No matter how the MIAA spins its decision, high-school football has been thrown for a loss, blindsided by the COVID-19 pandemic; it’s been relegated — possibly — to an ersatz season from February to April.
No games under Friday-night lights in the fall, or on crisp autumn Saturday afternoons. No gathering of family and friends on Thanksgiving for a morning appetizer of pigskin followed by a main course of turkey — at the high-school level at least.
No all-day Super Bowl games at Gillette Stadium, the ultimate goal for every high-school football player.
And no tournament or playoff money-makers for the MIAA, a key source of its revenue.
While the popularity of high-school football has been on the decline for years, challenged by the ascendancy of soccer and fear of concussions, it remains instilled in our fall consciousness.
Shorter days, cooler nights, crunchy apples and pumpkins on the stoop won’t be the same without that other unique fall ingredient.
On a practical level, the MIAA’s decision to postpone the football season creates an uneven playing field.
Schools that play on all-weather, artificial surfaces might be able to persevere through the snow, sleet and rain that accompanies late winter and early spring.
But it might be an impossible task for teams that rely on natural turf.
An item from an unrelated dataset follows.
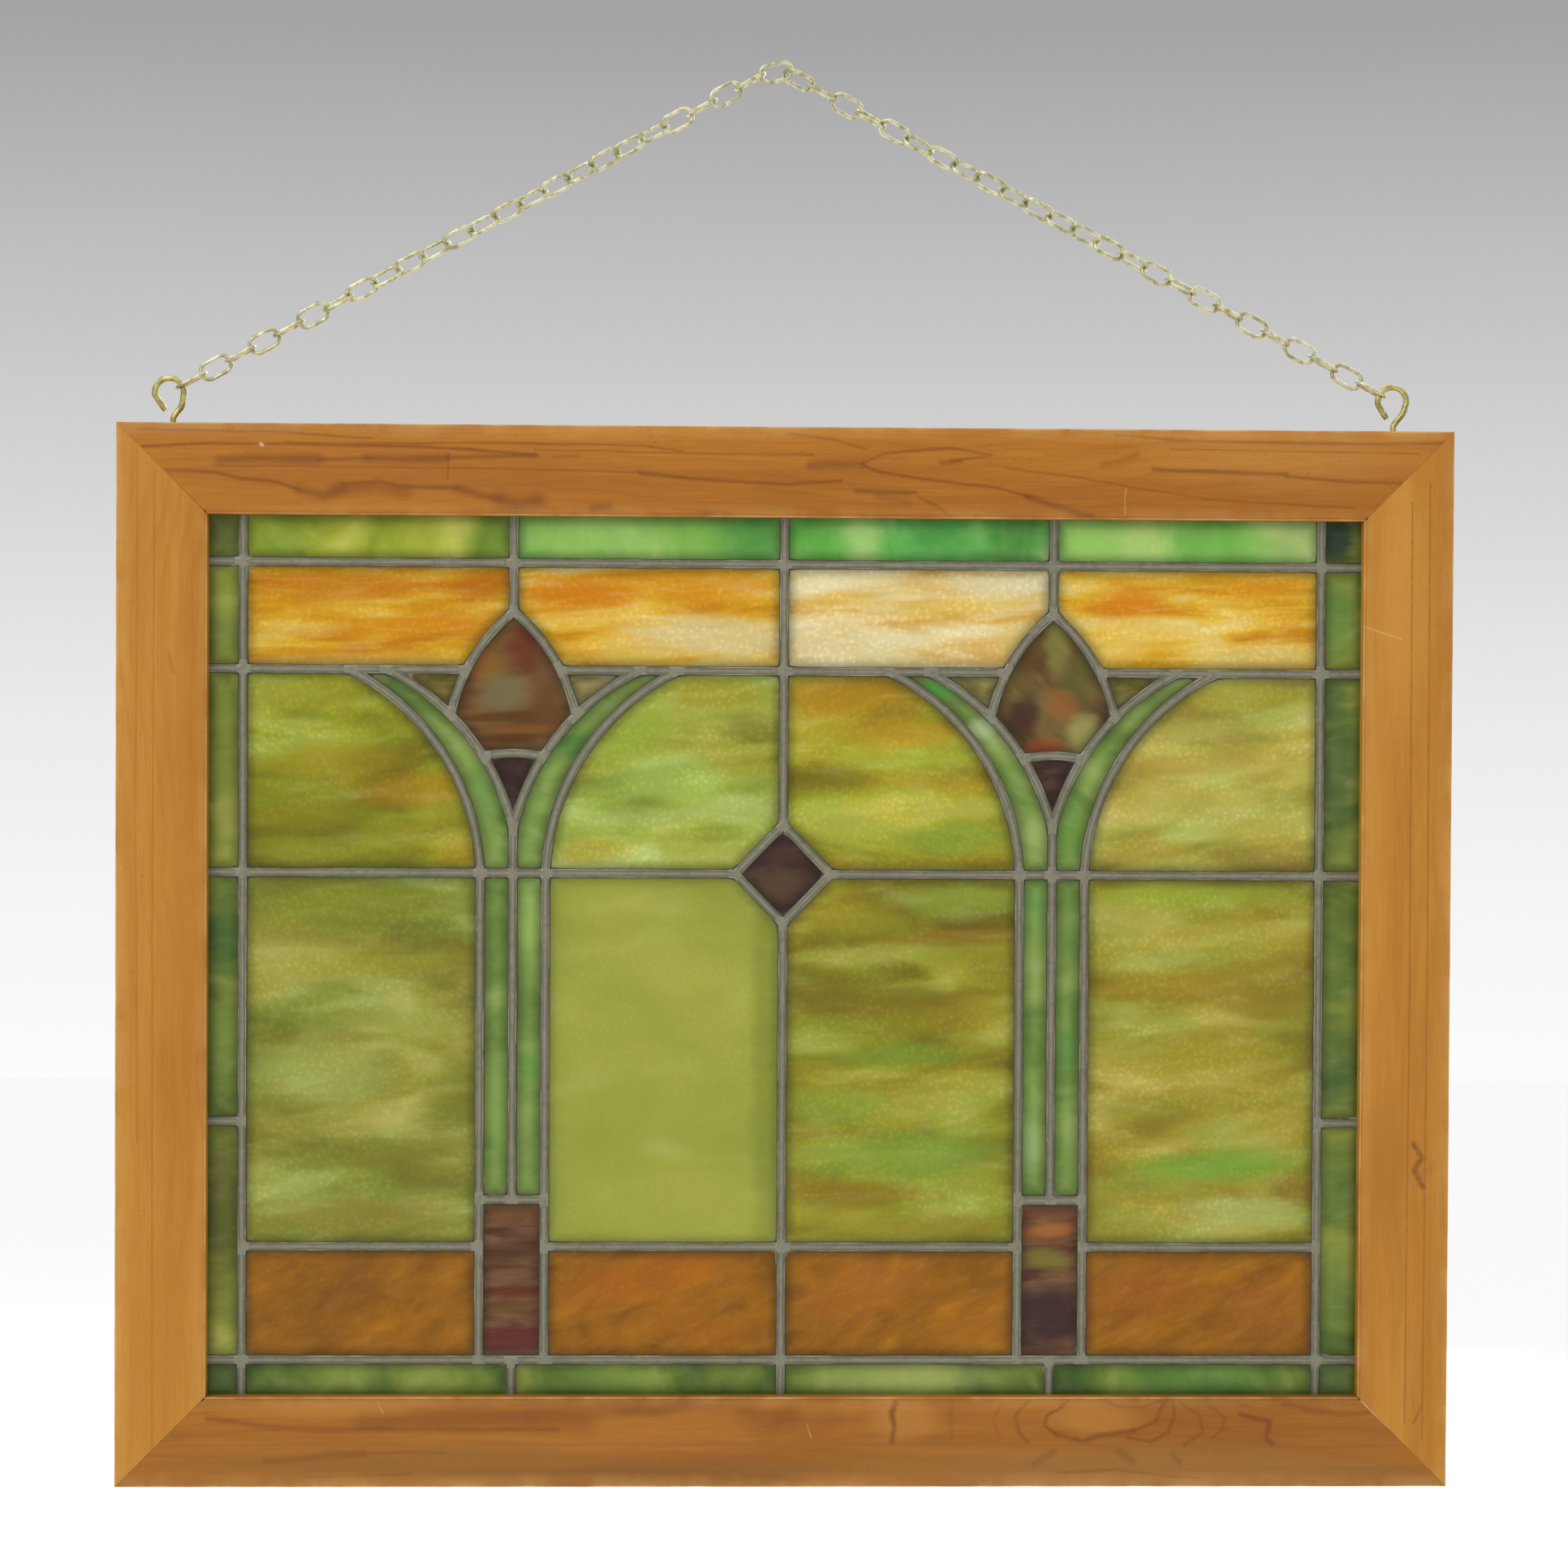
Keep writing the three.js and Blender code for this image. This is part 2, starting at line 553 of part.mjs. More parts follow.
// Over the links of TWIST each strand turns a quarter turn more than its links' count.
const twistOf = (side, k) =>
  TWIST[side].reduce((turn, { from, to }) => turn + THREE.MathUtils.smoothstep(k, from, to) / 2, 0);
const leftLinks = strandSolids(leftStart, leftEnd, LINKS_LEFT, (k) => 1 + twistOf('left', k));
const rightLinks = strandSolids(
  RIGHT_START,
  rightEnd,
  LINKS_RIGHT,
  (k) => twistOf('right', k) + (k === 0 ? FIRST_RIGHT_TURN : 0),
);
leftLinks.push(linkSolid(APEX_CENTRE.x, APEX_CENTRE.z, apexTilt, 0));
add(group, 'chain_left', geometryOf(joined(leftLinks)), 'brass');
add(group, 'chain_right', geometryOf(joined(rightLinks)), 'brass');

export default group;
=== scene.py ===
"""A leaded stained glass window in a pine frame, hung by a chain.

Everything is in metres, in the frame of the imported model: the origin is where the chain hangs,
the front of the window faces -Y and +Z is up. Flat shapes are drawn in X and Z.
"""
import math

import bpy
import numpy as np
from mathutils import Euler, Matrix, Vector, geometry, noise


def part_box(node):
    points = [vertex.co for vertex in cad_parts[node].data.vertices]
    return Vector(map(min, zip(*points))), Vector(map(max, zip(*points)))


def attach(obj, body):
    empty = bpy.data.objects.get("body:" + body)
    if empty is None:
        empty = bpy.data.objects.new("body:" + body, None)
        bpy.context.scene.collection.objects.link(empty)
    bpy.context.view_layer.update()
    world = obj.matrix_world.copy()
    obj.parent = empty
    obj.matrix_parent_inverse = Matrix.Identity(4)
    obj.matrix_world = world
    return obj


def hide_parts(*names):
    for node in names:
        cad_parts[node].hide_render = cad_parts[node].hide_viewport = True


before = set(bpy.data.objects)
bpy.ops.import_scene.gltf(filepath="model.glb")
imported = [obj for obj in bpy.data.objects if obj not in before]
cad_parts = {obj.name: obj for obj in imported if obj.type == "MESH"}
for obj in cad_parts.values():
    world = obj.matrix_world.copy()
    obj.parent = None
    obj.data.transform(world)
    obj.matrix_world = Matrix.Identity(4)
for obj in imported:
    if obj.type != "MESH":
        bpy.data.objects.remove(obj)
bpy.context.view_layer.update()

MM = 0.001
UP = Vector((0, 0, 1))


# ---- places and sizes --------------------------------------------------------------------------

FRAME_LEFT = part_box("left_stile")[0].x
FRAME_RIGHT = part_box("right_stile")[1].x
FRAME_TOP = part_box("top_rail")[1].z
FRAME_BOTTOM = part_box("bottom_rail")[0].z
FRAME_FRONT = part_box("top_rail")[0].y
FRAME_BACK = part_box("top_rail")[1].y
BOARD_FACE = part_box("left_stile")[1].x - FRAME_LEFT
SIGHT = (
    FRAME_LEFT + BOARD_FACE,
    FRAME_RIGHT - BOARD_FACE,
    FRAME_BOTTOM + BOARD_FACE,
    FRAME_TOP - BOARD_FACE,
)
CAME_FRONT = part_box("lead_came")[0].y
GLASS_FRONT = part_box("field_lower_2")[0].y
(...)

The risk of injuries in sloppy conditions, combined with the damage that would be done to those surfaces, puts their seasons in jeopardy.
And what about the physical toll on these student-athletes? They’d face the same prospect shared by some of their collegiate counterparts of playing two football seasons in the same calendar year, should schoolboy sports revert to their normal schedule next fall.
The uncertainties of this pandemic put all the best-laid plans of the MIAA at risk. While it appears that adolescents generally incur milder symptoms than adults, they can still transmit this virus to other vulnerable populations.
Whatever the ultimate fallout, we’d rate the likelihood of any high-school football season at third down and a longshot.
That’s a punt we never thought we’d see.